ISS has changed its policy on proposals requesting greater disclosure of a company's political contributions and trade association spending policies and activities from a "caseby- case" approach to recommending a vote "For" such proposals. ISS cites shareholder interest in greater transparency on this issue especially in light of the Citizens United decision by the U.S. Supreme Court.

Lobbying Activities

ISS has expanded and updated its policy on proposals seeking information on a company's lobbying initiatives to include proposals seeking information on a company's lobbying activities generally and to clarify that its policy applies to proposals addressing broader efforts to inform or sway public opinion as well as to formalize political lobbying activities.
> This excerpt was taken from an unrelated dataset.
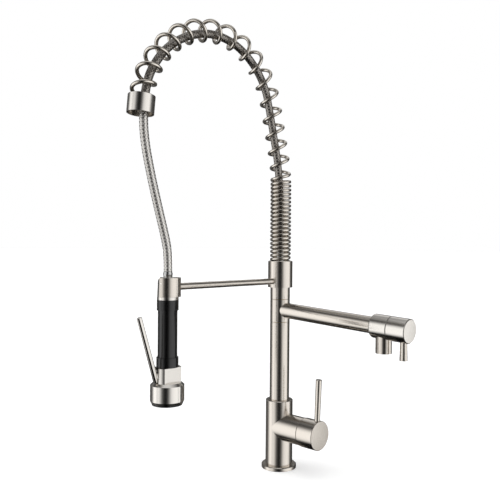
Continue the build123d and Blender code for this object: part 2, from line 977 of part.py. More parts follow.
def sprayer_neck():
    """Domed neck with a cone for the dock ring and a flange under it."""
    top_r = neck_top_d / 2
    cone_r = neck_cone_top_d / 2
    flange_r = neck_flange_d / 2
    crown = ThreePointArc(
        (top_r, neck_top_z),
        (
            top_r + (cone_r - top_r) * 0.62,
            neck_top_z - (neck_top_z - dome_foot_z) * 0.22,
        ),
        (cone_r, dome_foot_z),
    )
    rest = Polyline(
        (cone_r, dome_foot_z),
        (neck_cone_low_d / 2, neck_flange_z),
        (flange_r, neck_flange_z),
        (flange_r, neck_low_z),
        (0, neck_low_z),
        (0, neck_top_z),
        (top_r, neck_top_z),
    )
    solid = revolve(Plane.XZ * make_face([*crown.edges(), *rest.edges()]), Axis.Z)
    solid -= disc(neck_stem_d / 2 + running, neck_low_z, neck_top_z)
    head_room = stem_head_d / 2 + slide_gap
    return SPRAYER * (solid - disc(head_room, neck_low_z, stem_head_high_z + seat_gap))


def sleeve(diameter, low, high):
    """Ring round the grip's core."""
    return SPRAYER * ring(diameter / 2, grip_core_d / 2 + snug, low, high)


def grip_core():
    """Water tube through the grip."""
    return SPRAYER * ring(grip_core_d / 2, grip_core_bore_d / 2, block_top_z, neck_low_z)


def grip_band_top():
    """Band above the grip."""
    return sleeve(band_top_d, band_top_low_z, neck_low_z)


def grip_sleeve():
    """Plain grip."""
    return sleeve(grip_d, grip_low_z, band_top_low_z)


def grip_band_bottom():
    """Band below the grip."""
    return sleeve(band_low_d, block_top_z, grip_low_z)


def plunger_tip_offset():
    """Offset of the plunger's tip, just clear of the lever's inner face."""
    slant = math.radians(lever_slant)
    inner = lever_stand - lever_depth / 2
    face = pivot_offset + inner / math.cos(slant) + plunger_rise * math.tan(slant)
    nose = plunger_d / 2
    return face - (nose + plunger_tip_gap) / math.cos(slant) + nose


def plunger_axis(radius, near, far):
    """Cylinder along the plunger, between two offsets."""
    height = pivot_z + plunger_rise
    return Pos(0, 0, height) * Rot(90, 0, 0) * disc(radius, near, far)


def pin_axis(radius, far, near):
    """Cylinder along the lever's pin, between its open side and its blind side."""
    turned = Rot(0, 90, 0) * disc(radius, -far, near)
    return Pos(0, -pivot_offset, pivot_z) * turned


def sprayer_body():
    """Flatted collar block with the lever's clevis and the plunger's bore."""
    half = block_flats / 2
    solid = disc(block_r, block_low_z, block_top_z)
    solid &= block((-half, half), (-block_r, block_r), (block_low_z, block_top_z))
    slot = clevis_w / 2
    slot_in = pivot_offset - lever_eye_d / 2 - 0.5
    solid -= block((-slot, slot), (-block_r - 1, -slot_in), (block_low_z, block_top_z))
    solid -= disc(block_bore_d / 2, block_low_z, block_top_z)
    solid -= pin_axis(lever_pin_d / 2 + snug, block_r, pin_near + seat_gap)
    deep = plunger_in - plunger_stroke - slide_gap
    return SPRAYER * (solid - plunger_axis(plunger_d / 2 + running, deep, block_r))


def lever_pin():
    """Pin through the clevis, pressed in from one side and blind at the other."""
    return SPRAYER * pin_axis(lever_pin_d / 2, pin_far, pin_near)


def spray_lever():
    """Slanted bar with an eye on the clevis pin, tapering towards its top."""
    lean = math.radians(lever_slant)
    bar_plane = Plane(
        origin=(0, -sprayer_reach - pivot_offset, pivot_z),
        x_dir=(1, 0, 0),
        z_dir=(0, -math.sin(lean), math.cos(lean)),
    )
    low = Pos(0, -lever_stand, lever_low) * Rectangle(lever_low_w, lever_depth)
    high = Pos(0, -lever_stand, lever_high) * Rectangle(lever_top_w, lever_depth)
    eye_w = clevis_w - 2 * slide_gap
    eye = Rot(0, 90, 0) * Cylinder(lever_eye_d / 2, eye_w)
    hole = Rot(0, 90, 0) * Cylinder(lever_pin_d / 2 + running, eye_w + 2)
    return bar_plane * (loft([low, high]) + eye - hole)


def valve_plunger():
    """Round-nosed plunger that the lever pushes in."""
    nose = plunger_d / 2
    centre = plunger_tip_offset() - nose
    solid = plunger_axis(nose, plunger_in, centre)
    ball = Pos(0, -centre, pivot_z + plunger_rise) * Sphere(nose)
    return SPRAYER * (solid + ball)


def bell():
    """Spray head shell with a sloping shoulder and a chamfered lower rim."""
    bore = face_d / 2 + snug
    roof_z = block_low_z - bell_roof_t
    return SPRAYER * lathe(
        [
            (block_bore_d / 2, block_low_z),
            (bell_top_d / 2, block_low_z),
            (bell_d / 2, bell_shoulder_z),
            (bell_d / 2, bell_waist_z),
            (bell_low_d / 2, bell_low_z),
            (bore, bell_low_z),
            (bore, roof_z),
            (block_bore_d / 2, roof_z),
        ]
    )


def flow_plate():
    """Plate with a circle of holes above the spray face."""
    solid = disc(face_d / 2, plate_z, plate_z + plate_t)
    holes = [
        Rot(0, 0, 360 * index / plate_holes) * Pos(plate_hole_pcd / 2, 0, 0)
        for index in range(plate_holes)
    ]
    for place in holes:
        solid -= place * disc(plate_hole_d / 2, plate_z, plate_z + plate_t)
    return SPRAYER * solid


def spray_face():
    """Dished face with a raised rim."""
    rim = face_d / 2
    return SPRAYER * lathe(
        [
            (0, face_low_z + face_dish),
            (rim - face_rim_w, face_low_z + face_dish),
            (rim - face_rim_w / 2, face_low_z),
            (rim, face_low_z),
            (rim, face_low_z + face_t),
            (0, face_low_z + face_t),
        ]
    )


# Spout


def spout_hub():
    """Turning part of the column, with the spout's port."""
    solid = ring(column_r, hub_bore_r, hub_low_z, hub_high_z)
    return solid - SPOUT * disc(spout_port_d / 2, 0, column_r + 2)


def spout_tube():
    """Straight sloping tube, coped to the hub."""
    tube = SPOUT * ring(spout_d / 2, spout_d / 2 - spout_wall, 0, spout_end)
    return tube - disc(column_r, hub_low_z, hub_high_z)


def spout_head():
    """Thicker end of the spout, with a rounded back edge and the aerator's bore."""
    tube_r = spout_d / 2 + snug
    back = Polyline((tube_r, spout_end), (tube_r, head_start), (head_r - head_round, head_start))
    corner = RadiusArc(
        (head_r - head_round, head_start), (head_r, head_start + head_round), -head_round
    )
    front = Polyline(
        (head_r, head_start + head_round),
        (head_r, head_end - head_bevel),
        (head_r - head_bevel, head_end),
        (head_bore_r, head_end),
        (head_bore_r, spout_end),
        (tube_r, spout_end),
    )
    face = make_face([*back.edges(), *corner.edges(), *front.edges()])
    solid = SPOUT * revolve(Plane.XZ * face, Axis.Z)
    bore_r = aerator_d / 2 + snug
    solid -= AERATOR * disc(bore_r, aerator_low_z, aerator_top_z + snug)
    return solid - AERATOR * disc(aerator_port_d / 2, aerator_top_z, spout_z - head_bore_r)


def aerator_housing():
    """Tube under the head that holds the aerator."""
    outer = aerator_d / 2
    return AERATOR * ring(outer, outer - aerator_wall, aerator_low_z, aerator_top_z)


def aerator_insert():
    """Aerator in its housing, a little recessed."""
    low = aerator_low_z + aerator_recess
    radius = aerator_d / 2 - aerator_wall - snug
    return AERATOR * disc(radius, low, low + aerator_insert_h)


def valve_seat_disc():
    """Ported ceramic disc at the end of the spout's tube."""
    low = spout_end + 0.1
    solid = disc(head_bore_r - snug, low, low + seat_disc_t)
    return SPOUT * (solid - Pos(0, seat_port_y, 0) * disc(seat_port_d / 2, low, low + seat_disc_t))


def valve_spindle():
    """Turning disc and the spindle that joins it to the end cap."""
    disc_end = spindle_low + spindle_disc_t
    solid = disc(head_bore_r - running, spindle_low, disc_end)
    solid -= Pos(0, seat_port_y, 0) * disc(seat_port_d / 2, spindle_low, disc_end)
    return SPOUT * (solid + disc(spindle_d / 2, disc_end, end_cap_start + spindle_tail))


def valve_nut():
    """Ring that keeps the spindle in the head."""
    high = head_end - 0.2
    inner = spindle_d / 2 + running
    return SPOUT * ring(head_bore_r - snug, inner, high - valve_nut_t, high)


def end_cap_stock():
    """Outline of the turning end cap, without its holes."""
    return SPOUT * lathe(
        [
            (0, end_cap_start),
            (head_r - head_bevel, end_cap_start),
            (head_r, end_cap_start + head_bevel),
            (head_r, end_cap_end - end_cap_edge),
            (head_r - end_cap_edge, end_cap_end),
            (0, end_cap_end),
        ]
    )


def valve_pin_foot_z():
    """Height at which the pin's thread starts, under the end cap."""
    return spout_z - valve_pin_x * math.tan(SLOPE) - head_r


def spout_end_cap():
    """Turning end of the spout, with sockets for the spindle and the pin."""
    solid = end_cap_stock()
    tail = end_cap_start + spindle_tail + snug
    solid -= SPOUT * disc(spindle_d / 2 + snug, end_cap_start, tail)
    foot_z = valve_pin_foot_z()
    thread_r = valve_pin_thread_d / 2 + snug
    return solid - VALVE_PIN * disc(thread_r, foot_z - 1, foot_z + valve_pin_thread_l + snug)


def valve_pin():
    """Pin under the end cap, a little wider at its foot."""
    foot_z = valve_pin_foot_z()
    top_z = foot_z + valve_pin_top_d / 4
    stock = VALVE_PIN * lathe(
        [
            (0, valve_pin_low_z),
            (valve_pin_low_d / 2, valve_pin_low_z),
            (valve_pin_top_d / 2, foot_z),
            (valve_pin_top_d / 2, top_z),
            (0, top_z),
        ]
    )
    thread = VALVE_PIN * disc(valve_pin_thread_d / 2, foot_z - 1, foot_z + valve_pin_thread_l)
    return stock - end_cap_stock() + thread


PIECES = [
    deck_flange,
    base_gasket,
    valve_body,
    cartridge_seal,
    cartridge_shell,
    ceramic_disc_fixed,
    moving_disc,
    turret,
    stem_pin,
    cartridge_nut,
    trim_dome,
    handle_stem,
    handle_cap,
    handle_pin,
    set_screw,
    index_plug,
    column_lower,
    swivel_core,
    hub_seals,
    hub_bush_lower,
    hub_bush_upper,
    column_upper,
    riser,
    collar_bushes,
    collar_circlip,
    dock_collar,
    dock_arm,
    dock_ring,
    spring_seat_ring,
    spring,
    spring_end_cap,
    hose_arch,
    hose_drop,
    hose_nut_lower,
    hose_ferrule_lower,
    hose_ferrule,
    swivel_stem,
    sprayer_neck,
    grip_core,
    grip_band_top,
    grip_sleeve,
    grip_band_bottom,
    sprayer_body,
    lever_pin,
    spray_lever,
    valve_plunger,
    bell,
    flow_plate,
    spray_face,
    spout_hub,
    spout_tube,
    spout_head,
    aerator_housing,
    aerator_insert,
    valve_seat_disc,
    valve_spindle,
    valve_nut,
    spout_end_cap,
    valve_pin,
]

os.makedirs("parts", exist_ok=True)
for piece in PIECES:
    export_step(piece(), f"parts/{piece.__name__}.step")
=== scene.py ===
"""Spring kitchen faucet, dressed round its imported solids.

Meshes are in metres in the part's own frame, and a class with sizes in millimetres says so. The
column stands on the origin, the arch and the sprayer lie towards -Y, and the handle and the spout
point towards +X.
"""

import logging
import math
from dataclasses import dataclass
from enum import Enum
from typing import Callable

import bpy
import numpy as np
from mathutils import Matrix, Vector


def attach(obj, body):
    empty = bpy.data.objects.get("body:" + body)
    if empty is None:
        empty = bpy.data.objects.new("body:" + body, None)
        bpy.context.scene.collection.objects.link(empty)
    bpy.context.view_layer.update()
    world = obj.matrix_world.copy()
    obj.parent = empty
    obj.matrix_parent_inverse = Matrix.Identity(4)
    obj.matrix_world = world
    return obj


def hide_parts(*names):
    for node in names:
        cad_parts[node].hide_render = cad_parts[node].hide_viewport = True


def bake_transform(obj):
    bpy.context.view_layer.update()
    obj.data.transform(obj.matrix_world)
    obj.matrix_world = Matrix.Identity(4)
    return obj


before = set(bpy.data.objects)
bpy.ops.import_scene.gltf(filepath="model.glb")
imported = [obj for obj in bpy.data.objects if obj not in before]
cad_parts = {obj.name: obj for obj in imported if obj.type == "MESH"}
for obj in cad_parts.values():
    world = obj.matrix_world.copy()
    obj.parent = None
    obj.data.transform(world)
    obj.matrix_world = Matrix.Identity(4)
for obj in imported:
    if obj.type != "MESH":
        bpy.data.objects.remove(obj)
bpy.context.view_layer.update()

MM = 0.001
X_AXIS = np.array([1.0, 0.0, 0.0])
Array = np.ndarray
Pair = tuple[float, float]
Place = tuple[float, float, float]
Tree = bpy.types.NodeTree
Node = bpy.types.Node
Socket = bpy.types.NodeSocket
Object = bpy.types.Object
Material = bpy.types.Material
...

Exclusive Venue Management Proposals

ISS will take a "case-by-case" approach to recommending a vote on exclusive venue management proposals. These proposals for shareholder approval of exclusive venue charter provisions were new in 2011 after a court opinion suggested that exclusive venue bylaw provisions adopted solely by action of the board might not be enforceable.

Environmental Issues

ISS has created new and updated policies on the following environmental issues: hydraulic fracturing, recycling and water issues. ISS believes specific policies are warranted on each of these issues as environmental issues continue to gain attention by shareholders, the SEC and the public at large.

Workplace Safety

ISS adopted a new policy under which it would take a "case-by-case" approach to recommending a vote on requests for workplace safety reports, including reports on accident risk reduction efforts. This policy was motivated by recent requests by shareholders to have greater transparency and accountability regarding workplace safety after near fatal accidents at oil refineries and the BP Deepwater Horizon incident.

A copy of the 2012 ISS Policy Updates can be found at: http://www.issgovernance.com/files/ISS_2012US_Updates20111117.pdf .

The content of this article is intended to provide a general guide to the subject matter. Specialist advice should be sought about your specific circumstances.